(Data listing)
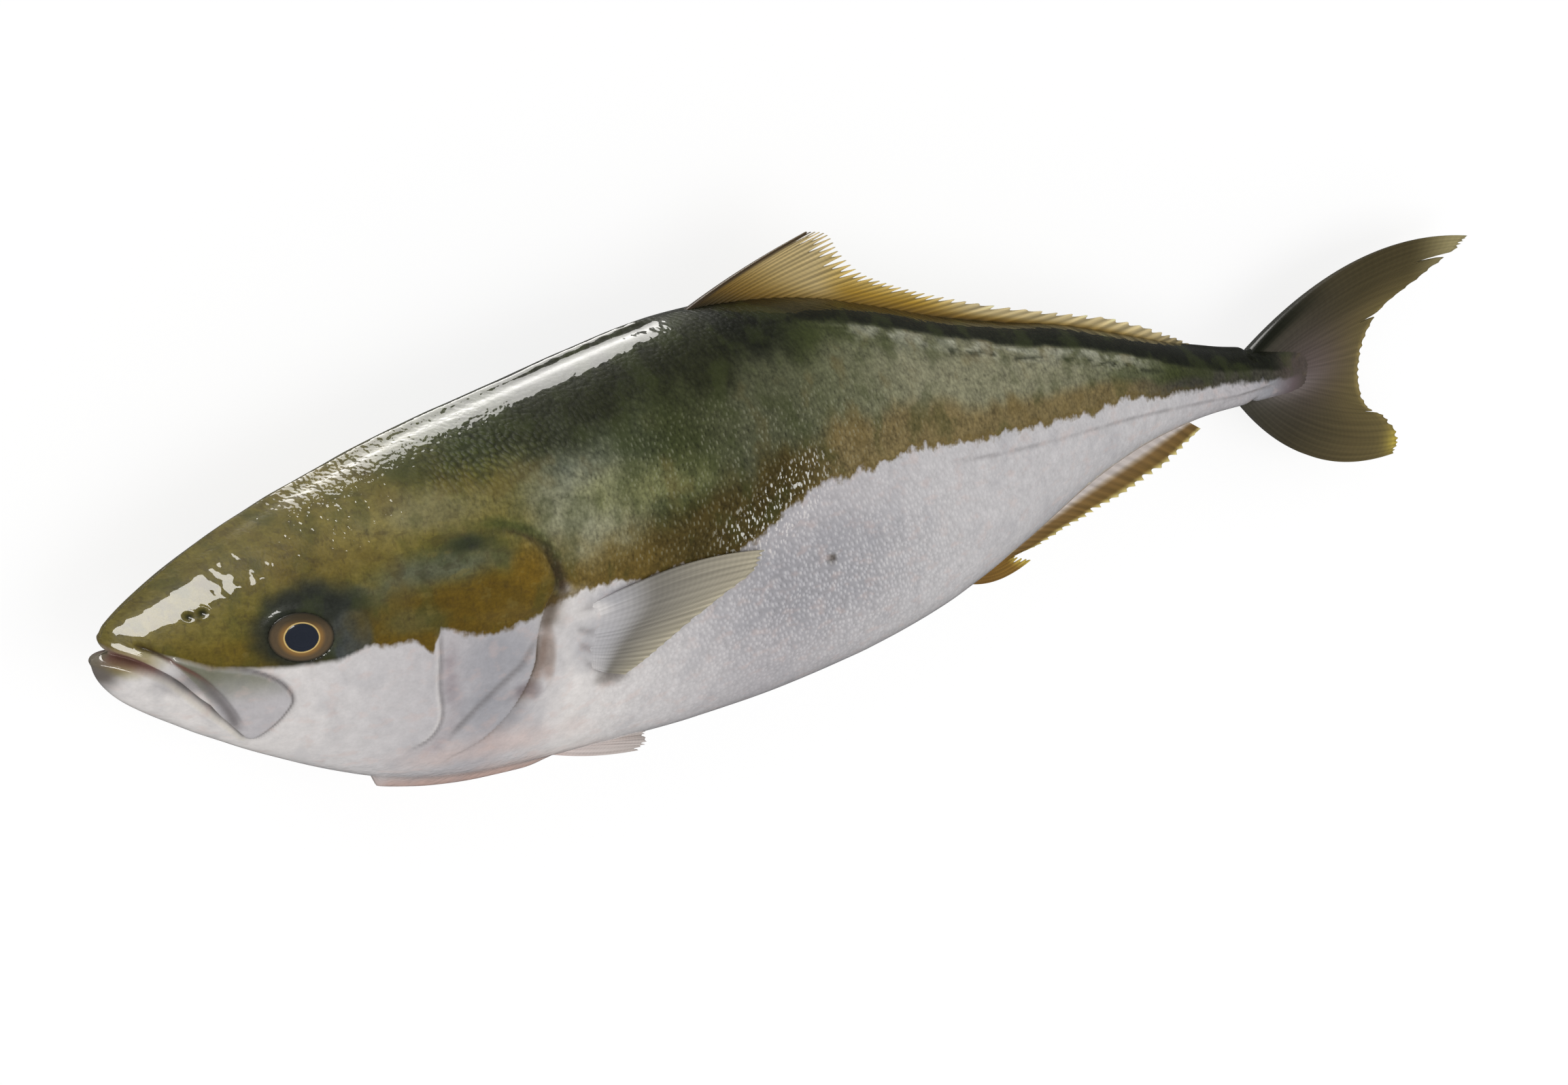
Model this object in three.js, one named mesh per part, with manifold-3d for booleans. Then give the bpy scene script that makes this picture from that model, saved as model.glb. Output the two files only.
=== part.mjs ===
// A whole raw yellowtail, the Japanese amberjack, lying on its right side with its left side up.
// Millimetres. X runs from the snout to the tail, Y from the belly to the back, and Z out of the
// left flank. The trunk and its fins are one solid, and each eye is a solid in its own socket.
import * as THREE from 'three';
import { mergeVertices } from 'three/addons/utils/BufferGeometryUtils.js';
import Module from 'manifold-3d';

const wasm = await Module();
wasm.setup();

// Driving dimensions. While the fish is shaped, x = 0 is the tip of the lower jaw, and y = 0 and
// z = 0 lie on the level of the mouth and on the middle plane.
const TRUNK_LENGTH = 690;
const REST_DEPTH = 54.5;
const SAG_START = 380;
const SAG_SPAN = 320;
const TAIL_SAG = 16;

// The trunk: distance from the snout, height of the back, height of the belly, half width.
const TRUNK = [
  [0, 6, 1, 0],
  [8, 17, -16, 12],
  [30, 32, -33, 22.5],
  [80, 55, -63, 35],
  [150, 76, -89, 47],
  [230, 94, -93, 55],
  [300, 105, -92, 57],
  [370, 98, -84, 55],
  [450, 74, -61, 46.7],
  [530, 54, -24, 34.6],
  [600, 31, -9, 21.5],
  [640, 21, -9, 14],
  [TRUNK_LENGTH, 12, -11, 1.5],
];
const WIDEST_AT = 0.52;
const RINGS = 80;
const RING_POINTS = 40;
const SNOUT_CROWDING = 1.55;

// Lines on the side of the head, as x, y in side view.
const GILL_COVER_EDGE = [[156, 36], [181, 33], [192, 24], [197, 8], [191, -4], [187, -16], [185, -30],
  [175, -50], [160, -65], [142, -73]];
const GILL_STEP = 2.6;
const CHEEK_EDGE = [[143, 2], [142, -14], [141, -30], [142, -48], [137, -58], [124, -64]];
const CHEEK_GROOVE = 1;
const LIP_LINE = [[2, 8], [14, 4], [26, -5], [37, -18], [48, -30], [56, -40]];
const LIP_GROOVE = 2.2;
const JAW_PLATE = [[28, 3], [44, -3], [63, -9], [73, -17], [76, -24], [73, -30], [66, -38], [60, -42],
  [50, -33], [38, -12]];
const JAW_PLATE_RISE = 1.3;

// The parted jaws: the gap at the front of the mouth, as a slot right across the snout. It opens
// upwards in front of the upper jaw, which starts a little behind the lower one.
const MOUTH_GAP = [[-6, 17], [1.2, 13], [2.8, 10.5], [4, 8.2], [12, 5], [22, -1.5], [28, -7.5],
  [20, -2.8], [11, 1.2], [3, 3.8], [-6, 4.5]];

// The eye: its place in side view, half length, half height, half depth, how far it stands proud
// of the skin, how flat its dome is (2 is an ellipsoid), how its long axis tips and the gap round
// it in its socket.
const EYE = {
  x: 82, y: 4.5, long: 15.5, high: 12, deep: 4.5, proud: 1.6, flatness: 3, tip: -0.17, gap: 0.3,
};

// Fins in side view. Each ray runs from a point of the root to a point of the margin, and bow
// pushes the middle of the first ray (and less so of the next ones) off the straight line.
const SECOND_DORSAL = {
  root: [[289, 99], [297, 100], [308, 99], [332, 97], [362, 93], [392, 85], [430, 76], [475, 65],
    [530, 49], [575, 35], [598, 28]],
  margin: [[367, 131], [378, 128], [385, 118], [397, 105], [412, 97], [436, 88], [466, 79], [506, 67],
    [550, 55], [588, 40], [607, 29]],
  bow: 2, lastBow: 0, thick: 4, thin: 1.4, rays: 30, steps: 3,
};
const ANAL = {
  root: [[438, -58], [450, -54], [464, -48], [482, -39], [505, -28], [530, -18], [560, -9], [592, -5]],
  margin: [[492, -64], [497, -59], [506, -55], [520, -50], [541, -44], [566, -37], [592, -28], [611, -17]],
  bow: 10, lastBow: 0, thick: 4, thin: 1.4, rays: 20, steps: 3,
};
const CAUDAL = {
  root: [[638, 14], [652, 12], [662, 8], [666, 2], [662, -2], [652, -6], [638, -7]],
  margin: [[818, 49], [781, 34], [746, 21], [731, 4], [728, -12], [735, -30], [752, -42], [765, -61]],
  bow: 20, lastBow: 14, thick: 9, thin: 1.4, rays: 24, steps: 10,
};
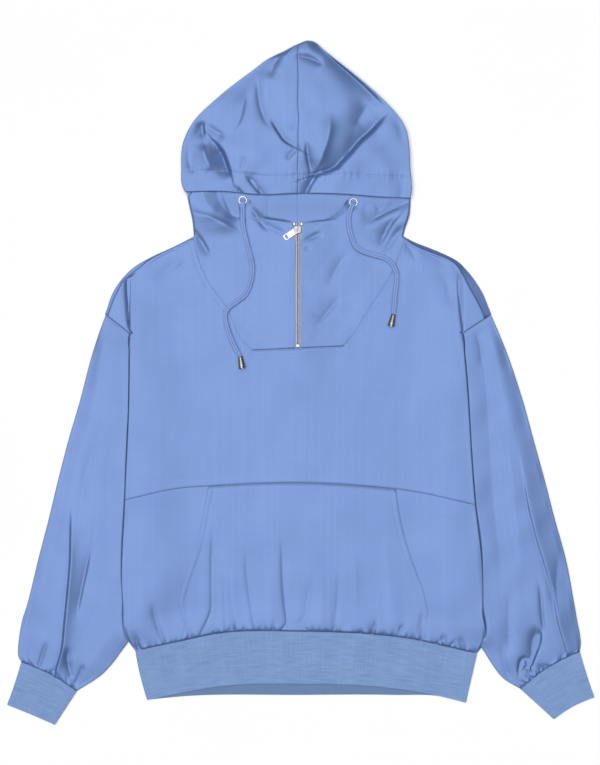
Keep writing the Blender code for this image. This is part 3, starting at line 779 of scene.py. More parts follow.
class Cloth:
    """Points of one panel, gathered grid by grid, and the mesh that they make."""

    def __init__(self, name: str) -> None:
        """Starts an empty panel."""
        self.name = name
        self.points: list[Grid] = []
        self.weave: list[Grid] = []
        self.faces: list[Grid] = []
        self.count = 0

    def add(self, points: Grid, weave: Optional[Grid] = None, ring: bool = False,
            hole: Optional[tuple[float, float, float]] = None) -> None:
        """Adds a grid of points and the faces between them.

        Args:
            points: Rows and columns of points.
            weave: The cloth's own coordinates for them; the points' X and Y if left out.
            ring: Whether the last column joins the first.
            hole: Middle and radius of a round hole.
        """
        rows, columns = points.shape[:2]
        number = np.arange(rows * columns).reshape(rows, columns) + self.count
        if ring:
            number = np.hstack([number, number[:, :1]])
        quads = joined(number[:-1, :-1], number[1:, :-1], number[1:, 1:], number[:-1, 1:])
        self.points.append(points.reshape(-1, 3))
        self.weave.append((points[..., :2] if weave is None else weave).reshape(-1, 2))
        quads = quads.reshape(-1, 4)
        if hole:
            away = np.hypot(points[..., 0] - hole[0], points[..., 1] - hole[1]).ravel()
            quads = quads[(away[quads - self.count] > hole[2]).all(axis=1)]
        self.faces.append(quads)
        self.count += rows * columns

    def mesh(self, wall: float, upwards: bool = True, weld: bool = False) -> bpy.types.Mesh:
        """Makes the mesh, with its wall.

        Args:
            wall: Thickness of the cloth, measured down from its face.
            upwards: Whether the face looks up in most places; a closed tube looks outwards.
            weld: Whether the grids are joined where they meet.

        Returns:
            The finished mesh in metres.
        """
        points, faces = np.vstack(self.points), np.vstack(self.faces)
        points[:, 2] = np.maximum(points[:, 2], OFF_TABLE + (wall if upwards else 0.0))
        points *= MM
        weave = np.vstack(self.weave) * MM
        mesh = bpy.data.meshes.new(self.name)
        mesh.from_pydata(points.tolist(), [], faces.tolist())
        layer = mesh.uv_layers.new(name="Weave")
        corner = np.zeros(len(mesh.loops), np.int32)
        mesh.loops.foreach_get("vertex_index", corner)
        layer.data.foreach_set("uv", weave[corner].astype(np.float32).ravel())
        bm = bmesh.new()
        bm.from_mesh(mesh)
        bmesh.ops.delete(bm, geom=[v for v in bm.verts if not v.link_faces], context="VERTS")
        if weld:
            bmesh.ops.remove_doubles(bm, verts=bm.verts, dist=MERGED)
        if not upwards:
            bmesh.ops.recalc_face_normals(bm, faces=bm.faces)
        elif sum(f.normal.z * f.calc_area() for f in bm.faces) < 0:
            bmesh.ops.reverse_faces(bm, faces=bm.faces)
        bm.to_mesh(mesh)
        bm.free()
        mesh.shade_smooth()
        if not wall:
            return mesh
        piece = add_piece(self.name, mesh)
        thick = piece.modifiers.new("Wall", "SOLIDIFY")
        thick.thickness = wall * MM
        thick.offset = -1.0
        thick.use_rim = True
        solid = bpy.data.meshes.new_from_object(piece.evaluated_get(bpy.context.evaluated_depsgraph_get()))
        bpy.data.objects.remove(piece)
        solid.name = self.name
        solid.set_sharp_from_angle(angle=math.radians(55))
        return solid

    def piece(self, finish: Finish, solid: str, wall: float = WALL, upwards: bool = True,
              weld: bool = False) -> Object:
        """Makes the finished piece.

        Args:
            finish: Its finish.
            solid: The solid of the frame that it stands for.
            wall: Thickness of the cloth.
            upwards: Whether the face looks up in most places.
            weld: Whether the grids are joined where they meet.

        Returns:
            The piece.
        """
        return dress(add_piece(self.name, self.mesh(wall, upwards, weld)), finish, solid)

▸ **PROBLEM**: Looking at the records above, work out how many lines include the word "with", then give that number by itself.

▸ **RESULT FOR THIS EXERCISE**: 3